#### To do:
What follows is a listing; restate every line of it word for word.

#### Data extract:
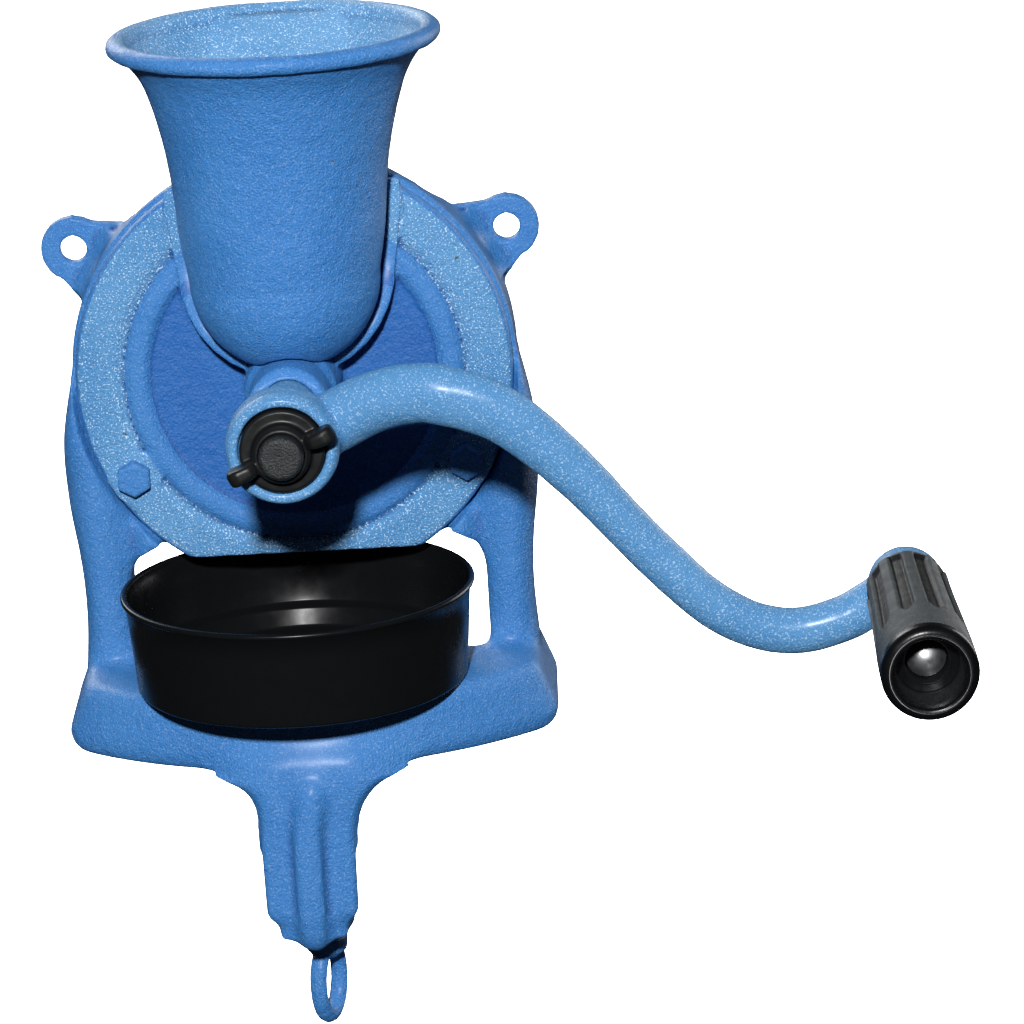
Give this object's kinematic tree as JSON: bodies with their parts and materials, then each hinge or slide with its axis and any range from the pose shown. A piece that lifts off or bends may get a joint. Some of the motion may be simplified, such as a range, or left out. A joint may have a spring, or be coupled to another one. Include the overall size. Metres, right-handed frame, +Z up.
{
  "type": "hand grain mill",
  "caption": "Hand-cranked burr grain mill in blue painted cast iron, with a flared hopper, an S-shaped crank with a black grip, a black meal cup and a table clamp.",
  "frame": {"origin": "on the clamp screw's axis, in the plane of the seat that rests on the table top", "axes": "+Z up along the clamp screw, -Y to the front (the crank, hub and grip point that way), +X to the right seen from the front; the crank shaft lies along Y"},
  "size_m": [0.3563, 0.2751, 0.4086],
  "materials": {
    "blue_casting": "glossy blue paint over a sand-cast grain",
    "blue_crank": "glossy lighter blue paint, smooth with fine speckle",
    "black_cup": "smooth gloss black",
    "black_grip": "moulded matte black",
    "black_nut": "satin black",
    "bright_steel": "plain steel",
    "bush_metal": "turned bronze",
    "bare_iron": "unpainted cast iron"
  },
  "bodies": {
    "frame": {"body_casting": "blue_casting", "front_cover": "blue_casting", "cover_bolt_left": "blue_casting", "cover_bolt_right": "blue_casting", "cover_bolt_top": "blue_casting", "fixed_burr": "bare_iron", "fixed_burr_screw_1": "bright_steel", "fixed_burr_screw_2": "bright_steel", "fixed_burr_screw_3": "bright_steel", "shaft_bush": "bush_metal"},
    "hopper": {"hopper": "blue_casting"},
    "cup": {"meal_cup": "black_cup"},
    "crank": {"crank_arm": "blue_crank", "grip_bolt": "bright_steel"},
    "shaft": {"main_shaft": "bright_steel", "feed_auger": "bare_iron", "auger_pin": "bright_steel", "burr_carrier": "bare_iron", "carrier_pin": "bright_steel", "rotating_burr": "bare_iron", "burr_screw_1": "bright_steel", "burr_screw_2": "bright_steel", "burr_screw_3": "bright_steel"},
    "wing_nut": {"wing_nut": "black_nut"},
    "grip": {"grip": "black_grip"},
    "clamp_pad": {"clamp_pad": "blue_casting"},
    "clamp_screw": {"clamp_screw": "bright_steel", "clamp_handle": "blue_casting"}
  },
  "joints": [
    {"name": "crank_spin", "type": "hinge", "parent": "frame", "child": "crank", "pos_m": [0, -0.056, 0.147], "axis": [0, 1, 0], "continuous": true},
    {"name": "grip_spin", "type": "hinge", "parent": "crank", "child": "grip", "pos_m": [0.236, -0.13, 0.08045], "axis": [0, 1, 0], "continuous": true},
    {"name": "wing_nut_turn", "type": "hinge", "parent": "crank", "child": "wing_nut", "pos_m": [0, -0.08, 0.147], "axis": [0, 1, 0], "range_deg": [-525, 75]},
    {"name": "shaft_draw", "type": "slide", "parent": "crank", "child": "shaft", "axis": [0, -1, 0], "range_m": [-0.0029, 0.0004]},
    {"name": "clamp_travel", "type": "slide", "parent": "frame", "child": "clamp_pad", "axis": [0, 0, -1], "range_m": [0, 0.0358]},
    {"name": "clamp_turn", "type": "hinge", "parent": "clamp_pad", "child": "clamp_screw", "pos_m": [0, 0, -0.05], "axis": [0, 0, -1], "range_deg": [0, 7380]},
    {"name": "cup_slide", "type": "slide", "parent": "frame", "child": "cup", "axis": [0, -1, 0], "range_m": [0, 0.12]},
    {"name": "hopper_lift", "type": "slide", "parent": "frame", "child": "hopper", "axis": [0, 0, 1], "range_m": [0, 0.06]}
  ],
  "couplings": [
    {"joint": "wing_nut_turn", "follows": "shaft_draw", "rad_per_m": 3141.6},
    {"joint": "clamp_turn", "follows": "clamp_travel", "rad_per_m": 3590.4}
  ]
}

#### Response to this task:
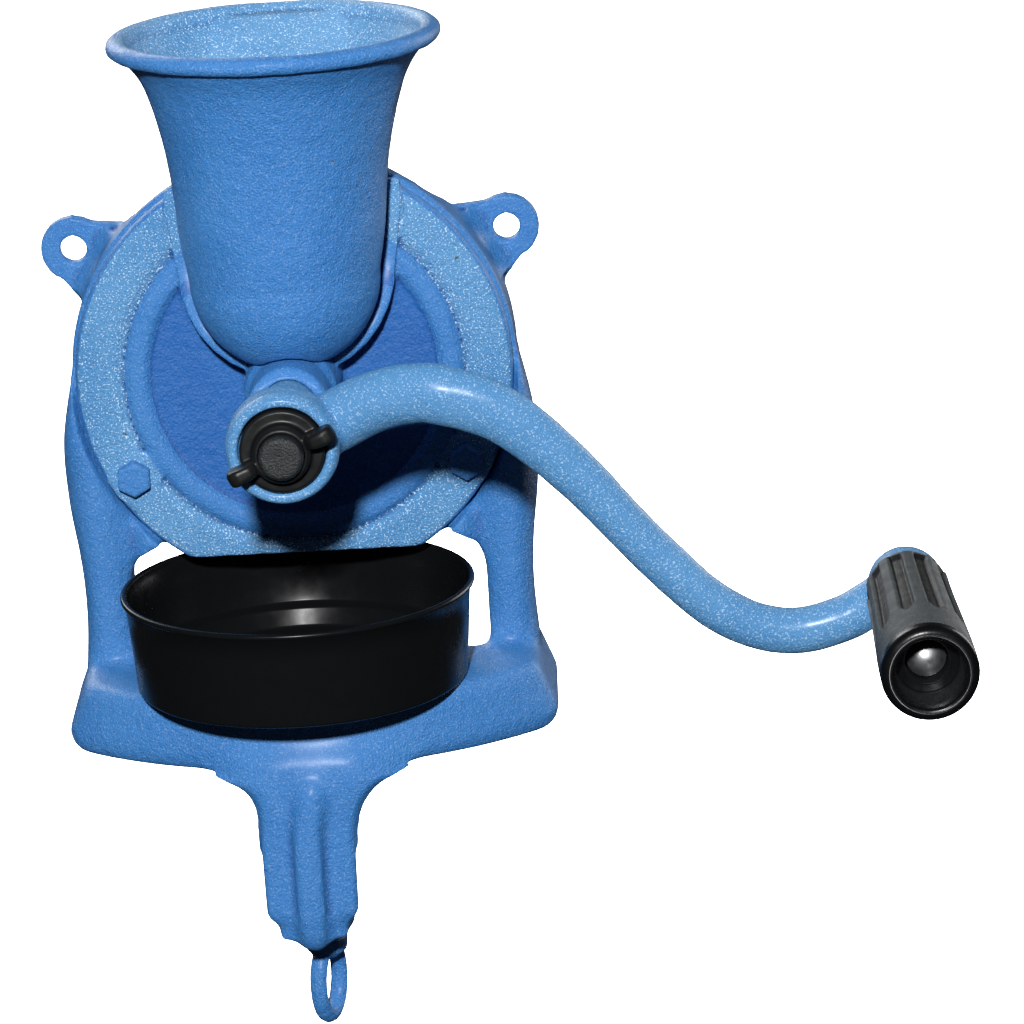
Give this object's kinematic tree as JSON: bodies with their parts and materials, then each hinge or slide with its axis and any range from the pose shown. A piece that lifts off or bends may get a joint. Some of the motion may be simplified, such as a range, or left out. A joint may have a spring, or be coupled to another one. Include the overall size. Metres, right-handed frame, +Z up.
{
  "type": "hand grain mill",
  "caption": "Hand-cranked burr grain mill in blue painted cast iron, with a flared hopper, an S-shaped crank with a black grip, a black meal cup and a table clamp.",
  "frame": {"origin": "on the clamp screw's axis, in the plane of the seat that rests on the table top", "axes": "+Z up along the clamp screw, -Y to the front (the crank, hub and grip point that way), +X to the right seen from the front; the crank shaft lies along Y"},
  "size_m": [0.3563, 0.2751, 0.4086],
  "materials": {
    "blue_casting": "glossy blue paint over a sand-cast grain",
    "blue_crank": "glossy lighter blue paint, smooth with fine speckle",
    "black_cup": "smooth gloss black",
    "black_grip": "moulded matte black",
    "black_nut": "satin black",
    "bright_steel": "plain steel",
    "bush_metal": "turned bronze",
    "bare_iron": "unpainted cast iron"
  },
  "bodies": {
    "frame": {"body_casting": "blue_casting", "front_cover": "blue_casting", "cover_bolt_left": "blue_casting", "cover_bolt_right": "blue_casting", "cover_bolt_top": "blue_casting", "fixed_burr": "bare_iron", "fixed_burr_screw_1": "bright_steel", "fixed_burr_screw_2": "bright_steel", "fixed_burr_screw_3": "bright_steel", "shaft_bush": "bush_metal"},
    "hopper": {"hopper": "blue_casting"},
    "cup": {"meal_cup": "black_cup"},
    "crank": {"crank_arm": "blue_crank", "grip_bolt": "bright_steel"},
    "shaft": {"main_shaft": "bright_steel", "feed_auger": "bare_iron", "auger_pin": "bright_steel", "burr_carrier": "bare_iron", "carrier_pin": "bright_steel", "rotating_burr": "bare_iron", "burr_screw_1": "bright_steel", "burr_screw_2": "bright_steel", "burr_screw_3": "bright_steel"},
    "wing_nut": {"wing_nut": "black_nut"},
    "grip": {"grip": "black_grip"},
    "clamp_pad": {"clamp_pad": "blue_casting"},
    "clamp_screw": {"clamp_screw": "bright_steel", "clamp_handle": "blue_casting"}
  },
  "joints": [
    {"name": "crank_spin", "type": "hinge", "parent": "frame", "child": "crank", "pos_m": [0, -0.056, 0.147], "axis": [0, 1, 0], "continuous": true},
    {"name": "grip_spin", "type": "hinge", "parent": "crank", "child": "grip", "pos_m": [0.236, -0.13, 0.08045], "axis": [0, 1, 0], "continuous": true},
    {"name": "wing_nut_turn", "type": "hinge", "parent": "crank", "child": "wing_nut", "pos_m": [0, -0.08, 0.147], "axis": [0, 1, 0], "range_deg": [-525, 75]},
    {"name": "shaft_draw", "type": "slide", "parent": "crank", "child": "shaft", "axis": [0, -1, 0], "range_m": [-0.0029, 0.0004]},
    {"name": "clamp_travel", "type": "slide", "parent": "frame", "child": "clamp_pad", "axis": [0, 0, -1], "range_m": [0, 0.0358]},
    {"name": "clamp_turn", "type": "hinge", "parent": "clamp_pad", "child": "clamp_screw", "pos_m": [0, 0, -0.05], "axis": [0, 0, -1], "range_deg": [0, 7380]},
    {"name": "cup_slide", "type": "slide", "parent": "frame", "child": "cup", "axis": [0, -1, 0], "range_m": [0, 0.12]},
    {"name": "hopper_lift", "type": "slide", "parent": "frame", "child": "hopper", "axis": [0, 0, 1], "range_m": [0, 0.06]}
  ],
  "couplings": [
    {"joint": "wing_nut_turn", "follows": "shaft_draw", "rad_per_m": 3141.6},
    {"joint": "clamp_turn", "follows": "clamp_travel", "rad_per_m": 3590.4}
  ]
}